MATERIAL FOR THIS TASK –

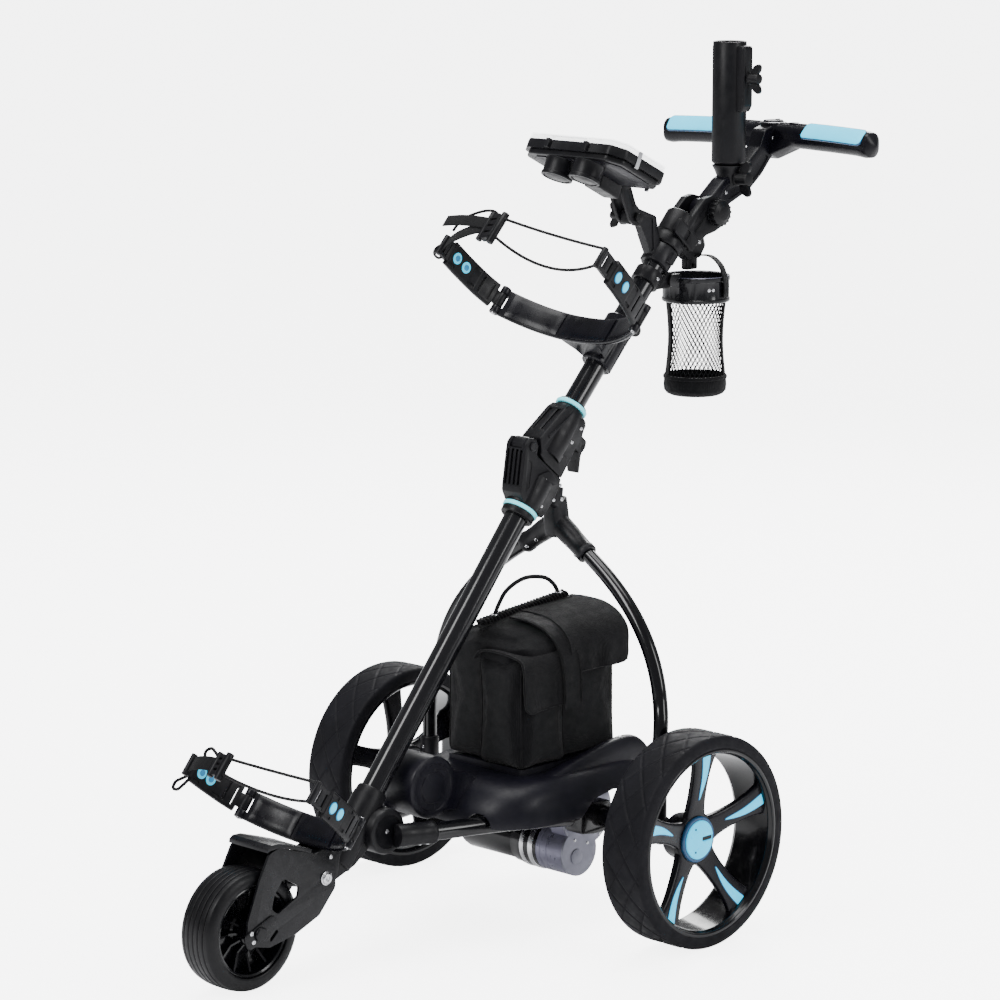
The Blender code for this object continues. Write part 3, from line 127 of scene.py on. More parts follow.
==
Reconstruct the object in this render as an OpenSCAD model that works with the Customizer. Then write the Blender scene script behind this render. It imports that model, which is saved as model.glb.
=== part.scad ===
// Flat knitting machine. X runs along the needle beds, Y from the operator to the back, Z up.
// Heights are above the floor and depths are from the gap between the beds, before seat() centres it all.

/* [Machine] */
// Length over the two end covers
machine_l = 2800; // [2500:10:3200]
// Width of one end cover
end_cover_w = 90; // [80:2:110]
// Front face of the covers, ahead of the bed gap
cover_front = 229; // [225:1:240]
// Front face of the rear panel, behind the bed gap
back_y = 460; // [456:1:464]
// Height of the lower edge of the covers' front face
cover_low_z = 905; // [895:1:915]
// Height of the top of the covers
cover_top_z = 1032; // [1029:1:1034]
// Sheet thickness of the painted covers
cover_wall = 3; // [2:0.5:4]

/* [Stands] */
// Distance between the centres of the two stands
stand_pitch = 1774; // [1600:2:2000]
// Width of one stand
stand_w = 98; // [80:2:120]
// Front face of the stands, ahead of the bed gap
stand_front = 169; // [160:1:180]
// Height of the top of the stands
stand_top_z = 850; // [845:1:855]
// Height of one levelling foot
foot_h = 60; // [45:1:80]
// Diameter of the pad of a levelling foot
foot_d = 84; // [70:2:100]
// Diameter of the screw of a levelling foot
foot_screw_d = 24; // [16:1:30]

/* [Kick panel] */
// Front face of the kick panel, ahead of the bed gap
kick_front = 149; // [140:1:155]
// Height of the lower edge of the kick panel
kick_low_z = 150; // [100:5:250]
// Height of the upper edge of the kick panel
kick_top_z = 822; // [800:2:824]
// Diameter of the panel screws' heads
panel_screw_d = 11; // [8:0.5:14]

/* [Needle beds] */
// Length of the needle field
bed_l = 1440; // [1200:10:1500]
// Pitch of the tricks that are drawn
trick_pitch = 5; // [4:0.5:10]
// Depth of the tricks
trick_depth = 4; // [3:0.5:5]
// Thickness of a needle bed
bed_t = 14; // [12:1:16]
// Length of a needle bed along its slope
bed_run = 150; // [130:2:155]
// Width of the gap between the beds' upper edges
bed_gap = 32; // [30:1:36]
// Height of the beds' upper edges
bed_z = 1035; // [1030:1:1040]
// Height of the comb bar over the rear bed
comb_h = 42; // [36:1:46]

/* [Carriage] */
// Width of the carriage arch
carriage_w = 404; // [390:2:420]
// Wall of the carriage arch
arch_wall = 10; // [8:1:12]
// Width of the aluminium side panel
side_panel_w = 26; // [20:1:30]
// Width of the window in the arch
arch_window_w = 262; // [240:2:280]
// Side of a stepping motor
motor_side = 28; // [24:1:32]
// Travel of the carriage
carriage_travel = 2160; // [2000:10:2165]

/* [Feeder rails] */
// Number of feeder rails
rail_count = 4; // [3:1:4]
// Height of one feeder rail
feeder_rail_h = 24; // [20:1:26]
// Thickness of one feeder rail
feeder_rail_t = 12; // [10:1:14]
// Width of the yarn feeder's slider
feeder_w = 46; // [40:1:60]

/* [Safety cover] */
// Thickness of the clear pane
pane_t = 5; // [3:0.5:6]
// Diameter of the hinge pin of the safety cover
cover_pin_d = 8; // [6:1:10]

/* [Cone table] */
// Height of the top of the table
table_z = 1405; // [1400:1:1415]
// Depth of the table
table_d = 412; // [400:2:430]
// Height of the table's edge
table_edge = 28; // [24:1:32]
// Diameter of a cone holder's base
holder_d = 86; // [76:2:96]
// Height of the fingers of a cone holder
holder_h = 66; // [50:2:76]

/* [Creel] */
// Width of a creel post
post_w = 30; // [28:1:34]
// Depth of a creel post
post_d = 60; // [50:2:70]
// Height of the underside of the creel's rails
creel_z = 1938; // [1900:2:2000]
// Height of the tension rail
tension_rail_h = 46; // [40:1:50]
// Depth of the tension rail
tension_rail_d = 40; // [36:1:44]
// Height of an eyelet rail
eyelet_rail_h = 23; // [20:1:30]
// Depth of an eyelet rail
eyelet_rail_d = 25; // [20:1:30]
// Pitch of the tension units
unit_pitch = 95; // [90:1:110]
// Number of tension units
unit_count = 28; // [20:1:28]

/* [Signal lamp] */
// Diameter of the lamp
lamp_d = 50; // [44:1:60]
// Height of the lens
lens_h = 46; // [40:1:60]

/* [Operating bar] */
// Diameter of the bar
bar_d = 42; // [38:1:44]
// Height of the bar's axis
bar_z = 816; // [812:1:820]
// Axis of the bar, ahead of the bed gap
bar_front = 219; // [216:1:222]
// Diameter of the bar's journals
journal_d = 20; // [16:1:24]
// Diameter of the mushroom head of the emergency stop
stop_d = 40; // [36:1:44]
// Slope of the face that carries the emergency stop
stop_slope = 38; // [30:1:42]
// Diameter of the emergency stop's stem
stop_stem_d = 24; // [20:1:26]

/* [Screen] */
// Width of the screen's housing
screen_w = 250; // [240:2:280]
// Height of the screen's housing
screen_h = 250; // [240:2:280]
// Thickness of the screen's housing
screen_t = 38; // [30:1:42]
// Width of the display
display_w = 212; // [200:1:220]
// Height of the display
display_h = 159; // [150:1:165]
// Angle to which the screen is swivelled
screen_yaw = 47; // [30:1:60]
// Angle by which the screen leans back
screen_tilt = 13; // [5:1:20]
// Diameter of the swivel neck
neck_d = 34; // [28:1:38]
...
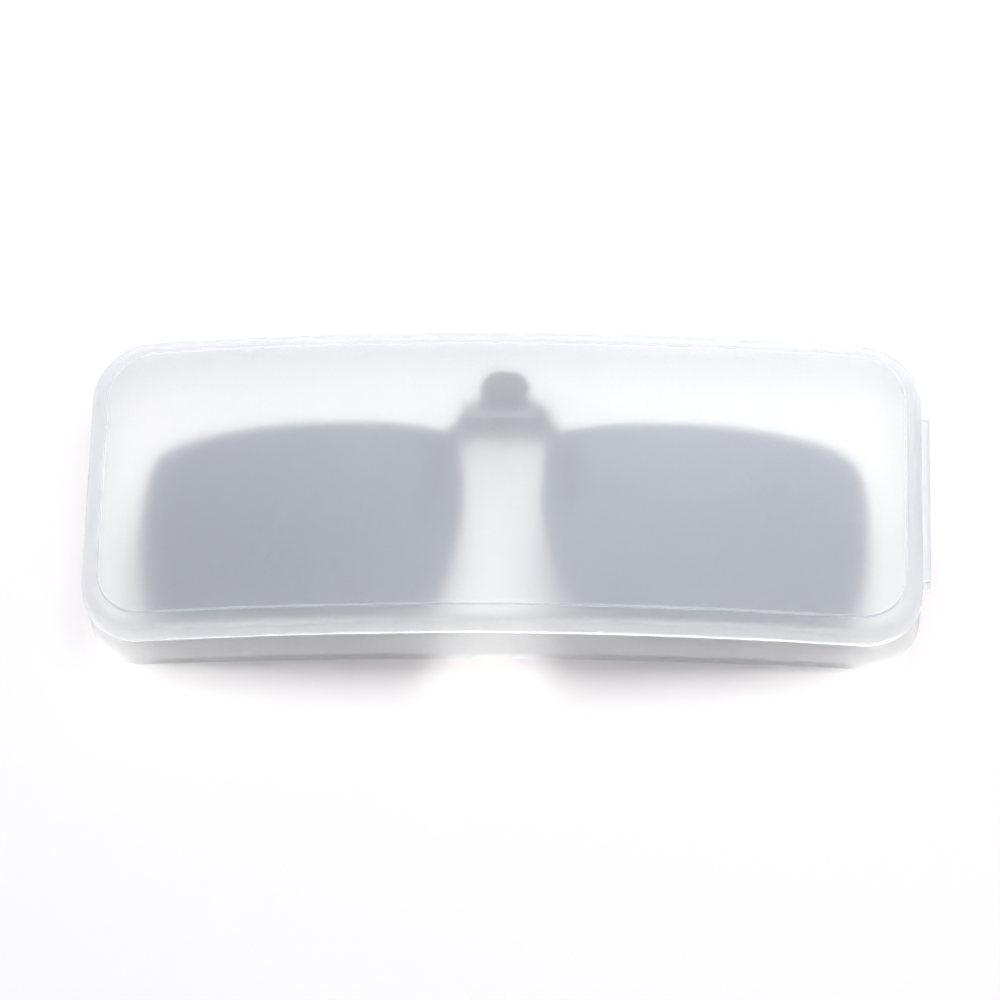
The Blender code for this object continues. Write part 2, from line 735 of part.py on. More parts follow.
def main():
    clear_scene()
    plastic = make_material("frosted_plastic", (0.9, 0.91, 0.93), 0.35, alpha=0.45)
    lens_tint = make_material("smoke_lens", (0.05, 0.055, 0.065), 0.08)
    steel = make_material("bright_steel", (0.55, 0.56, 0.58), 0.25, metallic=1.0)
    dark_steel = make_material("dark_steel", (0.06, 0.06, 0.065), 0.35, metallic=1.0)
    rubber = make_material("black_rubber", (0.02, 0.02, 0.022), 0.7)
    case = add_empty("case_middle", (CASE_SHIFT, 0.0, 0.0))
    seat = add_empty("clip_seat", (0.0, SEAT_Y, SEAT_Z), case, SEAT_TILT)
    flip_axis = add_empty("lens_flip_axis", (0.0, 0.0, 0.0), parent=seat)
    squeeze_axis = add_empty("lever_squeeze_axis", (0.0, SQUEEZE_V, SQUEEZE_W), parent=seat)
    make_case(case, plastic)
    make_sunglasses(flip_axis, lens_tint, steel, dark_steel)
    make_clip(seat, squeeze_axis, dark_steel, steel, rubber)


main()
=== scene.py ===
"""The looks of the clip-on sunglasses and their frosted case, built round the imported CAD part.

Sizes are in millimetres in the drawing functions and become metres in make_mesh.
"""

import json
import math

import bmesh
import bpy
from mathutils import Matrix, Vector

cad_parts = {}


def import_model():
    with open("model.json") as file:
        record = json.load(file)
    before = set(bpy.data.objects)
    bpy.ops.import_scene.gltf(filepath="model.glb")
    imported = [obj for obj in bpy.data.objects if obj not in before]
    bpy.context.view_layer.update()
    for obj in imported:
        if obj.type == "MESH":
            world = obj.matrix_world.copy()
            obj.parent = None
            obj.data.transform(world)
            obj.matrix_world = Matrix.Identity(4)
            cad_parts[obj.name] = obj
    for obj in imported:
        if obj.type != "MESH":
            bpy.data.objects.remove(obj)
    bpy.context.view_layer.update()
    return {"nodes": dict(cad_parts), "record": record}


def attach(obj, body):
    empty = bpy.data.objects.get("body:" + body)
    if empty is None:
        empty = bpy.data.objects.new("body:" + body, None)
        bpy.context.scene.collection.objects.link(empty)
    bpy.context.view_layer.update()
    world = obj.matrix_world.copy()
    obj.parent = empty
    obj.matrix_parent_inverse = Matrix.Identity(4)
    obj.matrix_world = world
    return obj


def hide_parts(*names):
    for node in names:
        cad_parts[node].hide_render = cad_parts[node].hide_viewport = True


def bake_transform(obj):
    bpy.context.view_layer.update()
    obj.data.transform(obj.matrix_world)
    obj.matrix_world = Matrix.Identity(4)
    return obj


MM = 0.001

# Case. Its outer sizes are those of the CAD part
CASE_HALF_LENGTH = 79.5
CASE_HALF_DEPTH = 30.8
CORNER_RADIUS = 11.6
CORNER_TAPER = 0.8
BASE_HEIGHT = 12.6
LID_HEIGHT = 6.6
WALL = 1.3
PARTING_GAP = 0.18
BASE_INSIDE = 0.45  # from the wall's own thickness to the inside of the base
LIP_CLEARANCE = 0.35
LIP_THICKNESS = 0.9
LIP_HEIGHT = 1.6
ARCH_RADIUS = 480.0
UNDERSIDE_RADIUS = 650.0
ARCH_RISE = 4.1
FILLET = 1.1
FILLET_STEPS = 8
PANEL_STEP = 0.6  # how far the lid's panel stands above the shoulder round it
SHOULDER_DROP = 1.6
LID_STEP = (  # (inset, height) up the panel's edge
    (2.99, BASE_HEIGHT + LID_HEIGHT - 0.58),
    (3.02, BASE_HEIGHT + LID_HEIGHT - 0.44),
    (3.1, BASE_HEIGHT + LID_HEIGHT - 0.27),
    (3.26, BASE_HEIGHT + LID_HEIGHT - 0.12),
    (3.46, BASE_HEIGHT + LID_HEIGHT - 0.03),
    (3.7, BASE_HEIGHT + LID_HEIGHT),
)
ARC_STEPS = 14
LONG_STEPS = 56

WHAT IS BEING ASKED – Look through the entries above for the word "continues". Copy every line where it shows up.

FULL OUTPUT –
The Blender code for this object continues. Write part 3, from line 127 of scene.py on. More parts follow.
The Blender code for this object continues. Write part 2, from line 735 of part.py on. More parts follow.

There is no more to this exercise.